Уметь чувствовать в искусстве — это совсем не то, что чувствовать в самой жизни. И это, надо признаться, привилегия совсем не каждого художника. Кто-то умеет мыслить, кто-то сопоставлять и философствовать, кто-то смешить, кто-то умеет ловко делать вид, что чувствует. Но
Что мне этот незнакомый отец, что мне его смешная комната и эта его привязанность к граммофону и Шаляпину. Но вот все участники фильма, умея чувствовать, схватили уже и что-то мое и втащили меня туда, как к себе самому.

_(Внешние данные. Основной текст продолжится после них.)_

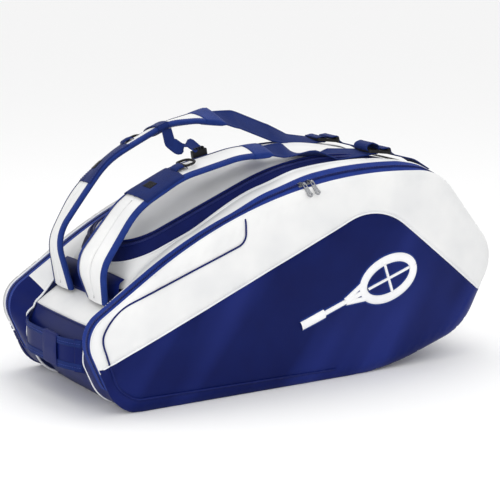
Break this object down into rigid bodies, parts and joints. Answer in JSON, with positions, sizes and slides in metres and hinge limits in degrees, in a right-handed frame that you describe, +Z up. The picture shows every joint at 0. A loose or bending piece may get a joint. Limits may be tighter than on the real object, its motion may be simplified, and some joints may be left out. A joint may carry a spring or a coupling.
{
  "type": "racket bag",
  "caption": "Padded sports bag for rackets: side compartments that zip open round a middle one, arched shoulder straps and a grab handle.",
  "frame": {"origin": "on the floor, under the middle of the bag's length and width", "axes": "+X along the bag from the grab handle towards the racket heads, +Y to the far side compartment, +Z up"},
  "size_m": [0.7377, 0.3436, 0.4166],
  "materials": {
    "white_cover": "grained satin coated fabric",
    "navy_cover": "glossy coated fabric",
    "divider_cloth": "woven lining",
    "zip_tape": "woven tape with coil",
    "webbing": "ribbed webbing",
    "mesh": "spacer mesh",
    "navy_piping": "covered cord",
    "white_piping": "covered cord",
    "white_badge": "smooth raised badge",
    "black_plastic": "moulded",
    "polished_zinc": "polished die casting"
  },
  "bodies": {
    "bag": {"bottom_panel": "navy_cover", "far_anchor_webbing": "webbing", "far_bottom_gusset": "navy_cover", "far_divider": "divider_cloth", "far_inner_zip_tape": "zip_tape", "far_strap_cap": "webbing", "far_strap_lining": "mesh", "far_strap_pad": "white_cover", "far_strap_patch": "webbing", "far_top_gusset": "white_cover", "far_webbing": "webbing", "handle_end_band": "white_cover", "handle_end_panel": "navy_cover", "handle_end_shoulder": "white_cover", "head_end_panel": "navy_cover", "lid_zip_tape": "zip_tape", "middle_lid": "white_cover", "middle_zip_tape": "zip_tape", "near_anchor_webbing": "webbing", "near_bottom_gusset": "navy_cover", "near_divider": "divider_cloth", "near_inner_zip_tape": "zip_tape", "near_strap_cap": "webbing", "near_strap_lining": "mesh", "near_strap_pad": "white_cover", "near_strap_patch": "webbing", "near_top_gusset": "white_cover", "near_webbing": "webbing", "sternum_buckle": "black_plastic", "sternum_loop": "webbing", "sternum_webbing": "webbing", "strap_base_panel": "navy_cover"},
    "near_cover": {"near_outer_zip_tape": "zip_tape", "near_upper_face": "white_cover", "near_lower_face": "navy_cover", "near_panel_piping": "white_piping", "near_edge_piping": "navy_piping", "near_badge": "white_badge"},
    "near_left_slider": {"near_left_slider": "polished_zinc"},
    "near_left_pull": {"near_left_pull": "polished_zinc"},
    "near_right_slider": {"near_right_slider": "polished_zinc"},
    "near_right_pull": {"near_right_pull": "polished_zinc"},
    "near_d_ring": {"near_d_ring": "black_plastic"},
    "near_ladder_lock": {"near_ladder_lock": "black_plastic"},
    "far_cover": {"far_outer_zip_tape": "zip_tape", "far_upper_face": "white_cover", "far_lower_face": "navy_cover", "far_panel_piping": "white_piping", "far_edge_piping": "navy_piping", "far_badge": "white_badge"},
    "far_left_slider": {"far_left_slider": "polished_zinc"},
    "far_left_pull": {"far_left_pull": "polished_zinc"},
    "far_right_slider": {"far_right_slider": "polished_zinc"},
    "far_right_pull": {"far_right_pull": "polished_zinc"},
    "far_d_ring": {"far_d_ring": "black_plastic"},
    "far_ladder_lock": {"far_ladder_lock": "black_plastic"},
    "middle_slider": {"middle_slider": "polished_zinc"},
    "middle_pull": {"middle_pull": "polished_zinc"},
    "handle": {"grab_handle": "webbing", "handle_wrap": "webbing"}
  },
  "joints": [
    {"name": "near_cover_hinge", "type": "hinge", "parent": "bag", "child": "near_cover", "pos_m": [0, -0.164, 0], "axis": [1, 0, 0], "range_deg": [0, 75]},
    {"name": "near_left_slider_run", "type": "hinge", "parent": "near_cover", "child": "near_left_slider", "pos_m": [0.15035, -0.142, -0.43307], "axis": [0, 1, 0], "range_deg": [-21.46, 0]},
    {"name": "near_left_pull_swing", "type": "hinge", "parent": "near_left_slider", "child": "near_left_pull", "pos_m": [0.00387, -0.153, 0.3187], "axis": [-0.9815, 0, -0.1912], "range_deg": [0, 95]},
    {"name": "near_right_slider_run", "type": "hinge", "parent": "near_cover", "child": "near_right_slider", "pos_m": [0.15035, -0.142, -0.43307], "axis": [0, 1, 0], "range_deg": [0, 12.93]},
    {"name": "near_right_pull_swing", "type": "hinge", "parent": "near_right_slider", "child": "near_right_pull", "pos_m": [0.01798, -0.153, 0.32131], "axis": [-0.985, 0, -0.1728], "range_deg": [0, 95]},
    {"name": "near_d_ring_swing", "type": "hinge", "parent": "bag", "child": "near_d_ring", "pos_m": [-0.16146, -0.06, 0.35067], "axis": [0, -1, 0], "range_deg": [0, 140]},
    {"name": "near_ladder_lock_tilt", "type": "hinge", "parent": "bag", "child": "near_ladder_lock", "pos_m": [0.20796, -0.074, 0.34391], "axis": [0, 1, 0], "range_deg": [0, 35]},
    {"name": "far_cover_hinge", "type": "hinge", "parent": "bag", "child": "far_cover", "pos_m": [0, 0.164, 0], "axis": [-1, 0, 0], "range_deg": [0, 75]},
    {"name": "far_left_slider_run", "type": "hinge", "parent": "far_cover", "child": "far_left_slider", "pos_m": [0.15035, 0.142, -0.43307], "axis": [0, 1, 0], "range_deg": [-21.46, 0]},
    {"name": "far_left_pull_swing", "type": "hinge", "parent": "far_left_slider", "child": "far_left_pull", "pos_m": [0.00387, 0.153, 0.3187], "axis": [0.9815, 0, 0.1912], "range_deg": [0, 95]},
    {"name": "far_right_slider_run", "type": "hinge", "parent": "far_cover", "child": "far_right_slider", "pos_m": [0.15035, 0.142, -0.43307], "axis": [0, 1, 0], "range_deg": [0, 12.93]},
    {"name": "far_right_pull_swing", "type": "hinge", "parent": "far_right_slider", "child": "far_right_pull", "pos_m": [0.01798, 0.153, 0.32131], "axis": [0.985, 0, 0.1728], "range_deg": [0, 95]},
    {"name": "far_d_ring_swing", "type": "hinge", "parent": "bag", "child": "far_d_ring", "pos_m": [-0.18717, 0.06, 0.37242], "axis": [0, -1, 0], "range_deg": [0, 140]},
    {"name": "far_ladder_lock_tilt", "type": "hinge", "parent": "bag", "child": "far_ladder_lock", "pos_m": [0.20796, 0.076, 0.34391], "axis": [0, 1, 0], "range_deg": [0, 35]},
    {"name": "middle_slider_run", "type": "slide", "parent": "bag", "child": "middle_slider", "axis": [0, 1, 0], "range_m": [-0.018, 0.018]},
    {"name": "middle_pull_swing", "type": "hinge", "parent": "middle_slider", "child": "middle_pull", "pos_m": [-0.28641, 0, 0.23458], "axis": [0, 1, 0], "range_deg": [0, 60]},
    {"name": "grab_handle_swing", "type": "hinge", "parent": "bag", "child": "handle", "pos_m": [-0.3635, 0, 0.09], "axis": [0, 1, 0], "range_deg": [-10, 30]}
  ]
}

И я уже совершенно внезапно, неожиданно для себя, взволновался. И так же, как этот мальчик, полон детства и воспоминаний.
Между тем пока я думал обо всем этом, фильм продолжался.
Папа выздоравливал, слава Богу. И теперь перед всеми стоял вопрос обмена. В квартиру соседа-доктора надо было переселить того молодого человека, в которого была влюблена сестра. Но, к сожалению, когда все это почти устроилось, выяснилось, что молодой человек сестру разлюбил и влюбился в другую женщину.
После папиного инфаркта это была вторая очень серьезная неприятность. Но на этом все же не очень хотелось сосредоточиваться, потому что папа, к счастью, почти совсем выздоровел, и теперь он лежал на совершенно чистой траве где-то в поле, рядом со своим граммофоном и Шаляпиным. А сестра и мама возле него разматывали пряжу. Впрочем, может быть, все это было не так, как казалось, потому что кадры были совсем какие-то призрачные. На земле, в траве, стояла почему-то неизвестно откуда взявшаяся швейная машина, а мама и сестра, раскручивая пряжу, слегка, как-то натянуто улыбались. А папа, лежа у граммофона, поднял свою белую шляпу и махал ею, как бы прощаясь. Становилось опять тревожно, но воспоминания все же крепко и прочно всех тут соединяли и навек оставляли в памяти сына. А с папиной пластинки слышно было очень тихое, почти на одном еле заметном дыхании, пение Шаляпина «О, если б навеки так было…».
* * *
Долго и настойчиво просит Дон Жуан своего слугу как-то оценить тот факт, что они сбежали от Эльвиры.
Он требует от Сганареля откровенности.
Естественно, что Сганарель отказывается. Поскольку оценка поведения Дон Жуана у него весьма отрицательная. И за такую откровенность можно просто получить по шее.
Но Дон Жуан подчеркивает, что разрешает говорить откровенно.
Он как бы сам жаждет истины. И потому Сганарелю разрешается говорить совершенно свободно.
Он вытягивает из Сганареля эту правду, но, разумеется, когда Сганарель, наконец, решившись, прибегает к резкой и правдивой фразе, Дон Жуан молниеносно становится в позицию человека, которого сильно оскорбили.
При этом возможно, что сам он заранее знал, что будет сердиться за эту правду на Сганареля.
Хотя возможно и то, что правда эта ему в тот момент казалась необходимой. К тому же он и знал, какой она будет.
Может быть, ему нужно было как раз подтверждение того, что в жизни он поступает правильно. И он ждал от Сганареля именно такой правды.
А может быть, ему хотелось услышать какое-то внезапное резкое несогласие Сганареля, которое ему, Дон Жуану, нужно было как своего рода допинг.